3. Quelques thèmes importants du roman mis en place
Dans cet extrait qui introduit l'élément perturbateur, le narrateur par sa présence et à travers les réactions des personnages met en place quelques thèmes du roman comme :
- A travers les larmes, l'image émouvante de Mme Roland, qui laissera à nouveau couler ses larmes lorsque Pierre dévoilera à Jean son secret.
- Les rapports de Pierre et Jean : le notaire évoque ici l'hypothèse d'un "défaut d'acceptation" de la part de Jean. Au chapitre VII, Pierre reprochera à son frère d'avoir accepté l'héritage et Jean lui-même y songera. De plus, le notaire évoque la possibilité que l'argent aille aux "enfants abandonnés" : cette expression contient, elle aussi un élément d'annonce : Pierre, contraint de quitter la maison paternelle au dernier chapitre, ne sera-t-il pas lui aussi un "enfant abandonné" ?
Conclusion
Sur le plan de l'intrigue, cet extrait de
Pierre et Jean délivre une nouvelle capitale et met en place les caractères si différents de M. et Mme Roland.
Cependant, une autre chose particulièrement intéressante ici est la place du narrateur : celui-ci apparaît en effet derrière ses personnages. Il démasque discrètement l'hypocrisie de certains propos.

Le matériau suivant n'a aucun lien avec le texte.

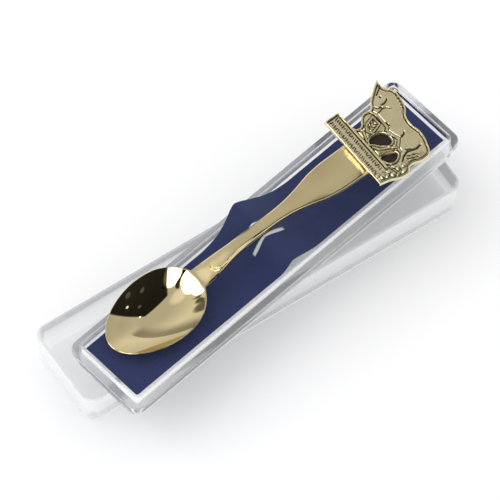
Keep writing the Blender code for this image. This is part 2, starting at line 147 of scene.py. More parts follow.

Il nous laisse la possibilité en tant que lecteur d'entrevoir la suite du récit et nous invite à y réfléchir : Est-ce vraiment une "bonne nouvelle" qu'apporte ici Me Lecanu ? Au début du chapitre VI, M. Roland fera remarquer : "Depuis que nous avons eu le bonheur de cet héritage, tout le monde semble malheureux."